Punjab-born German writer and four-time poet-laureate Rajvinder Singh passed away at a hospital in Berlin on December 17, his family said on Saturday. The 66-years old writer is survived by his wife and a daughter.
Rajvinder Singh, born in Punjab’s Kapurthala town, spent his initial years also in Chandigarh and Jammu. Since January 1981, Rajvinder has been based in Berlin. During his final days, he was working to make literature in modern Indian languages accessible to the broader world through translations. He was translating the Punjabi novel Parsa, by Jnanpith Award-winning novelist Gurdial Singh, into German.
Acor for getting the hang of the Malwai Punjabi culture and the Malwai dialect of the Punjabi language, where almost all of Gurdial Singh’s books are written, Rajvinder was visiting the places around which the novel revolves.

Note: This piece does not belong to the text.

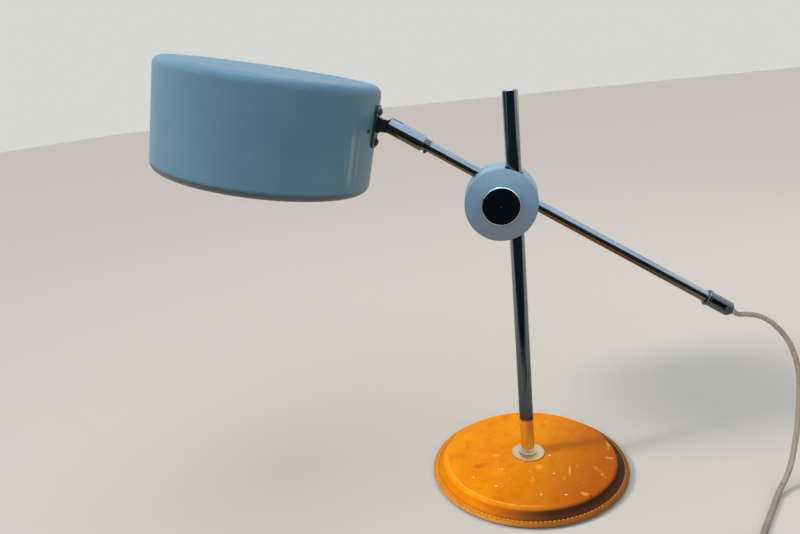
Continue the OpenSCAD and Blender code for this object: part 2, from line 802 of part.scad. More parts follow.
module nipple_nut() {
    color(brass_c) through_wall(face_x, bulb_drop) difference() {
        cylinder(d = 15, h = 3, $fn = 6);
        translate([0, 0, -1]) cylinder(r = 5, h = 5);
    }
}

module holder_lead() {
    start = face_x - bracket_t - 6;
    color(white_c) through_wall(start, bulb_drop) cylinder(d = wire_way_d, h = inner_r + shade_wall - start);
}

// The holder's section, z from its open front to its back
module lampholder_body() {
    cavity = cap_r + 0.9;
    cavity_l = 32;
    color(black_c) through_wall(holder_front, bulb_drop) rotate_extrude() polygon(concat(
        [[cavity, 0], [holder_r - 1.6, 0]],
        [[holder_r - 1.6, 9], [holder_r, 9]],
        arc(holder_r - 7, holder_l - 7, 7, 0, 90, 6),
        [[5, holder_l], [5, holder_l - 8], [3, holder_l - 8], [3, cavity_l], [cavity, cavity_l]]));
}

module lampholder_ring() {
    color(black_c) through_wall(holder_front - 1, bulb_drop) rotate_extrude() polygon([
        [cap_r + 0.9, 0], [holder_r + 1.4, 0], [holder_r + 2, 0.6], [holder_r + 2, 7.4],
        [holder_r + 1.4, 8], [holder_r - 1.6, 8], [holder_r - 1.6, 1], [cap_r + 0.9, 1]]);
}

module holder_contacts() {
    tongue_t = 0.4;
    tongue_w = 4.8;
    color(brass_c) {
        through_wall(cap_back + 0.3, bulb_drop) cylinder(r = 4, h = holder_front + 32 - cap_back - 0.3);
        for (side = [-1, 1]) in_shade()
            translate([holder_front + 18, side * (cap_r + 0.25 + tongue_t / 2) - tongue_t / 2, -bulb_drop - tongue_w / 2])
                cube([14, tongue_t, tongue_w]);
    }
}

module bulb_cap() {
    thread_l = 24;
    color(chrome_c) through_wall(cap_back, bulb_drop) rotate([180, 0, 0]) rotate_extrude() polygon([
        [0, 0], [4.5, 0], [5.5, 2], [9, 4], [cap_r, 5.4], [cap_r, thread_l], [cap_r - 0.6, thread_l + 2],
        [cap_r - 1.2, thread_l + 2], [cap_r - 1.2, 7], [0, 7]]);
}

// Half section of the glass, z from the cap to the crown, moved inwards by d
function bulb_line(d) = let (
    neck = 24, neck_r = cap_r - 1.2, crown_z = bulb_l, mid = crown_z - bulb_r) concat(
    [[neck_r - d, neck], [neck_r - d, neck + 4]],
    [for (i = [1 : 7]) let (k = i / 8, w = k * k * (3 - 2 * k))
        [neck_r - d + (bulb_r * cos(20) - neck_r) * w, neck + 4 + (mid - bulb_r * sin(20) - neck - 4) * k]],
    arc(0, mid, bulb_r - d, -20, 90, 14));

module bulb_glass() {
    color(glass_c) through_wall(cap_back, bulb_drop) rotate([180, 0, 0]) rotate_extrude()
        polygon(concat(bulb_line(0), reversed(bulb_line(glass_t))));
}

// Cord

function unit(v) = v / norm(v);

function tangent(p, i) = i == 0 ? unit(p[1] - p[0])
    : i == len(p) - 1 ? unit(p[i] - p[i - 1])
    : unit(unit(p[i + 1] - p[i]) + unit(p[i] - p[i - 1]));

// A tube of radius r and a number of sides along the points p. The vector
// over never runs along the tube.
module tube(p, r, sides, over) {
    rings = [for (i = [0 : len(p) - 1]) let (
        t = tangent(p, i), a = unit(cross(t, over)), b = cross(t, a))
        for (j = [0 : sides - 1]) p[i] + r * (cos(360 * j / sides) * a + sin(360 * j / sides) * b)];
    last = (len(p) - 1) * sides;
    skin = [for (i = [0 : len(p) - 2], j = [0 : sides - 1]) let (
        a = i * sides + j, b = i * sides + (j + 1) % sides) each [
        [a, b, b + sides], [a, b + sides, a + sides]]];
    polyhedron(points = rings, faces = concat(skin,
        [for (j = [1 : sides - 2]) [0, j + 1, j]],
        [for (j = [1 : sides - 2]) [last, last + j, last + j + 1]]));
}

function swap_z(p, z) = [p[0], p[1], z];

switch_in = swap_z(switch_at - switch_l / 2 * cord_way, switch_cord_z);
switch_out = swap_z(switch_at + switch_l / 2 * cord_way, switch_cord_z);
stretch_route = concat([cord_exit, cord_exit + cord_d * arm_way], stretch_points,
    [switch_in - cord_d * cord_way, switch_in]);
coil_start = swap_z(coil_touch, coil_z) - cord_d * cord_way;
lead_route = [switch_out, switch_out + cord_d * cord_way,
    swap_z(switch_out + 15 * cord_way, 5.4), swap_z(switch_out + 26 * cord_way, 3.9),
    coil_start - cord_d * cord_way, coil_start];
plug_back = swap_z(plug_at, plug_h / 2);
coil_end = coil_leave + cord_d * end_way;
end_route = [coil_end, coil_end + cord_d * end_way,
    swap_z(coil_end + 18 * end_way, 17), swap_z(coil_end + 29 * end_way, 13),
    swap_z(coil_end + 40 * end_way, 9), swap_z(coil_end + 49 * end_way, 7.2),
    plug_back - cord_d * end_way, plug_back];

module cord_stretch() {
    color(cord_c) tube(stretch_route, cord_r, 8, [0.3, -1, 1]);
}

module cord_lead() {
    color(cord_c) tube(lead_route, cord_r, 8, [0, 0, 1]);
}

module cord_end() {
    color(cord_c) tube(end_route, cord_r, 8, [0, 0, 1]);
}

// The coil spirals in and out again, a layer for each way, and climbs to the
// next layer in the half turn where it reverses. t counts turns.
function smooth(x) = let (k = min(1, max(0, x))) k * k * (3 - 2 * k);
function coil_radius(t) = let (k = t / layer_turns, odd = floor(k) % 2, part = k - floor(k))
    coil_r - turn_pitch * layer_turns * (odd == 0 ? part : 1 - part);
function climbed(t) = [for (k = [1 : layers - 1]) smooth((t - k * layer_turns + 0.25) / 0.5)];
function sum(list, i = 0) = i == len(list) ? 0 : list[i] + sum(list, i + 1);
function coil_point(t) = let (a = cord_heading + 90 - 360 * t) coil_at
    + [coil_radius(t) * cos(a), coil_radius(t) * sin(a), coil_z + layer_pitch * sum(climbed(t))];
loops = [for (i = [0 : turns * loop_rings]) coil_point(i / loop_rings)];
coil_route = concat([coil_start], loops, [coil_end]);

// Least gap of the coil to itself, measured on its points
far_pairs = [for (i = [0 : len(loops) - 1], j = [i + loop_rings / 2 : len(loops) - 1])
    if (j < len(loops)) norm(loops[i] - loops[j])];
echo(least_coil_gap = min(far_pairs) - cord_d);
echo(coil_length = sum([for (i = [1 : len(coil_route) - 1]) norm(coil_route[i] - coil_route[i - 1])]));
function route_length(p) = sum([for (i = [1 : len(p) - 1]) norm(p[i] - p[i - 1])]);
echo(stretch_length = route_length(stretch_route), lead_length = route_length(lead_route),
    end_length = route_length(end_route));

module cord_coil() {
    color(cord_c) tube(coil_route, cord_r, 6, [0, 0, 1]);
}

module cord_tie() {
    inside = coil_r - turn_pitch * layer_turns - cord_r - 0.3;
    outside = coil_r + cord_r + 0.3;
    height = coil_z + (layers - 1) * layer_pitch + cord_r + 0.3;
    tie_angle = 60;
    color(black_c) translate(coil_at) rotate([0, 0, tie_angle]) rotate([90, 0, 0])
        translate([0, 0, -tie_w / 2]) difference() {
            translate([inside - tie_t, 0, 0]) cube([outside - inside + 2 * tie_t, height + tie_t, tie_w]);
            translate([inside, tie_t, -1]) cube([outside - inside, height - tie_t, tie_w + 2]);
        }
}

// Cord switch: local x along the cord, z up from the table
module at_switch() {
    translate(switch_at) rotate([0, 0, cord_heading]) children();
}

split_z = switch_h / 2;
switch_wall = 1.8;
rocker_l = 19;
rocker_w = 10;
rocker_axis_z = switch_h - 3.4;

module switch_block(l, w, z0, z1) {
    translate([-l / 2 + w / 2, -w / 2, z0]) cube([l - w, w, z1 - z0]);
    for (side = [-1, 1]) translate([side * (l - w) / 2, 0, z0]) cylinder(d = w, h = z1 - z0);
}

module cord_ways() {
    for (side = [-1, 1]) translate([side * switch_l / 2, 0, switch_cord_z]) rotate([0, -side * 90, 0])
        translate([0, 0, -1]) cylinder(r = cord_r, h = 8);
}

module switch_lower() {
    color(white_c) at_switch() difference() {
        switch_block(switch_l, switch_w, 0, split_z);
        difference() {
            switch_block(switch_l - 8, switch_w - 2 * switch_wall, switch_wall, split_z + 1);
            for (side = [-1, 1]) translate([side * 17, 0, 0]) cylinder(r = 3, h = split_z);
        }
        for (side = [-1, 1]) translate([side * 17, 0, -1]) {
            cylinder(r = 1.1, h = split_z + 2);
            cylinder(r = 2.4, h = 3);
        }
        cord_ways();
    }
}

module switch_upper() {
    color(white_c) at_switch() difference() {
        union() {
            switch_block(switch_l, switch_w, split_z, switch_h - 1.2);
            switch_block(switch_l - 2.4, switch_w - 2.4, switch_h - 1.2 - eps, switch_h);
        }
        difference() {
            switch_block(switch_l - 8, switch_w - 2 * switch_wall, split_z - 1, switch_h - switch_wall);
            for (side = [-1, 1]) translate([side * 17, 0, 0]) cylinder(r = 3, h = switch_h);
            rocker_posts();
        }
        translate([-rocker_l / 2 - 0.6, -rocker_w / 2 - 0.4, split_z])
            cube([rocker_l + 1.2, rocker_w + 0.8, switch_h]);
        for (side = [-1, 1]) translate([side * 17, 0, split_z - 1]) cylinder(r = 1.1, h = 5);
        translate([0, -rocker_w, rocker_axis_z]) rotate([-90, 0, 0]) cylinder(r = 1.25, h = 2 * rocker_w);
        cord_ways();
    }
}

// Ears inside the cover that carry the rocker's trunnions
module rocker_posts() {
    for (side = [-1, 1]) translate([-3, side * (rocker_w / 2 + 1.6) - 1.2, rocker_axis_z - 3])
        cube([6, 2.4, switch_h - rocker_axis_z + 3]);
}

module switch_rocker() {
    color(black_c) at_switch() translate([0, 0, rocker_axis_z]) rotate([0, rocker_rest, 0]) union() {
        rotate([90, 0, 0]) translate([0, 0, -rocker_w / 2]) linear_extrude(rocker_w)
            polygon([[-rocker_l / 2 + 0.4, 1], [-rocker_l / 2 + 0.4, 4.4], [0, 3.6], [rocker_l / 2 - 0.4, 4.4],
                [rocker_l / 2 - 0.4, 1], [2.5, -2], [-2.5, -2]]);
        rotate([90, 0, 0]) translate([0, 0, -rocker_w / 2 - 2.2]) cylinder(r = 1.2, h = rocker_w + 4.4);
    }
}

module switch_contacts() {
    color(brass_c) at_switch() for (side = [-1, 1])
        translate([side * 7.5 - 2, -4, switch_wall]) cube([4, 8, 3.4]);
}

module switch_screws() {
    color(steel_c) at_switch() for (side = [-1, 1]) translate([side * 17, 0, 0.4]) {
        cylinder(r = 2.4, h = 1.6);
        cylinder(r = 1.1, h = split_z + 3);
    }
}

// Plug: local x from its back to its pins
module at_plug() {
    translate(plug_at) rotate([0, 0, end_heading]) children();
}

module plug_body() {
    neck_w = 12;
    color(white_c) at_plug() difference() {
        union() {
            linear_extrude(plug_h) polygon([
                [3, -neck_w / 2 + 1], [9, -neck_w / 2], [16, -plug_w / 2 + 3], [plug_l - 4, -plug_w / 2],
                [plug_l, -plug_w / 2 + 4], [plug_l, plug_w / 2 - 4], [plug_l - 4, plug_w / 2],
                [16, plug_w / 2 - 3], [9, neck_w / 2], [3, neck_w / 2 - 1]]);
            translate([0, 0, plug_h / 2]) rotate([0, 90, 0]) cylinder(r1 = cord_r + 1, r2 = 5, h = 9);
        }
        for (side = [-1, 1]) translate([plug_l - 10, side * prong_gap / 2, plug_h / 2]) rotate([0, 90, 0])
            cylinder(d = prong_d, h = 12);
    }
}

module plug_pins() {
    color(chrome_c) at_plug() for (side = [-1, 1])
        translate([plug_l - 10, side * prong_gap / 2, plug_h / 2]) rotate([0, 90, 0]) union() {
            cylinder(d = prong_d, h = prong_l + 8.4);
            translate([0, 0, prong_l + 8.4]) cylinder(d1 = prong_d, d2 = prong_d - 1.6, h = 1.6);
        }
}

base_pad();
base_weight();
base_shell();
leather_cover();
pole_flange();
pole_tube();
pole_top_plug();
foot_stud();
foot_washer();
foot_nut();
pole_liner();
clamp_body();
clamp_stud();
stud_washer();
stud_nut();
hand_wheel();
wheel_insert();
wheel_cap();
arm_block();
arm_liner();
arm_tube();
arm_collar();
collar_screw();
tail_ferrule();
grip_screw();
cord_bush();
inner_lead();
knuckle_sleeve();
knuckle_pin();
knuckle_blade();
hinge_plate();
plate_bolts();
plate_nuts();
shade_shell();
holder_bracket();
holder_nipple();
nipple_nut();
holder_lead();
lampholder_body();
lampholder_ring();
holder_contacts();
bulb_cap();
bulb_glass();
cord_stretch();
cord_lead();
cord_coil();
cord_end();
cord_tie();
switch_lower();
switch_upper();
switch_rocker();
switch_contacts();
switch_screws();
plug_body();
plug_pins();
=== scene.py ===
# Desk lamp with a leather covered foot, dressed over its CAD frame
import math
import bpy
import bmesh
import numpy as np
from mathutils import Matrix, Vector


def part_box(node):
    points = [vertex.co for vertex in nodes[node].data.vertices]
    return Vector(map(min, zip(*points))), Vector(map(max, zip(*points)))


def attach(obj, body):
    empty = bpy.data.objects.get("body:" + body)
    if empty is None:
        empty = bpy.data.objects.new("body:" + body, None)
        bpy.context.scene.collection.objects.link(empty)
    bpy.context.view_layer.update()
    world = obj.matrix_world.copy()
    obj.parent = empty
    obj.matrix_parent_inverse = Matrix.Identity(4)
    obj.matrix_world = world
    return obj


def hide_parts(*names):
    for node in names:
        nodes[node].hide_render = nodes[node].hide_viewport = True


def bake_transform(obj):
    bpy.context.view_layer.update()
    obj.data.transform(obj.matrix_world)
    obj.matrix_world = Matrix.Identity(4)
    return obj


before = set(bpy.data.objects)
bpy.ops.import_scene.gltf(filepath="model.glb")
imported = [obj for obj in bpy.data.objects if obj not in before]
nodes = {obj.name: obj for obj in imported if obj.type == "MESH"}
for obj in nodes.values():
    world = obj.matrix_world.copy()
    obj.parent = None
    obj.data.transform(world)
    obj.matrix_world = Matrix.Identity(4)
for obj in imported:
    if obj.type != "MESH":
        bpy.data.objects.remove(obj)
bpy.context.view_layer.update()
print("frame loaded:", len(nodes), "CAD nodes")


# Small helpers

def hexColour(code):
    # sRGB hex to the linear colour that a shader takes
    parts = [int(code[i:i + 2], 16) / 255 for i in (1, 3, 5)]
    return [p / 12.92 if p <= 0.04045 else ((p + 0.055) / 1.055) ** 2.4 for p in parts] + [1.0]


def plugIn(socket, given):
    # Links a socket, or a node's first open output; a value or a hex colour is set
    if isinstance(given, bpy.types.Node):
        given = next(output for output in given.outputs if output.enabled)
    if isinstance(given, bpy.types.NodeSocket):
        socket.id_data.links.new(given, socket)
    else:
        socket.default_value = hexColour(given) if isinstance(given, str) else given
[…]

This three-time German poet laureate, lauded for enriching the German vocabulary, said it would be more than a word-to-word translation of the 380-page Parsa, penned in 1991.
Rajvinder Singh once held that translating from Punjabi to German was not easy since both languages have entirely different dictions.
“Parsa is the rarest of the rare novels. It revolves around the complex simplicity of village life, with the inroads of all that goes with it. It showcases how traditions and cultures determine the life of a man,” Rajvinder Singh had told IANS in one of his interviews.
“Translation itself is a Herculean task, especially when the expressions are written in a colloquial style,” In addition to German and Punjabi, Rajvinder was also writing in English, Hindi and Urdu.
“The basic purpose of my translation is to showcase Indian literature in world literary circles. It’s simply the dominance of Indian English writings over the other Indian language writings that is preventing the multi-dimensional literary works from 23 Indian regional languages getting global recognition,” he had said.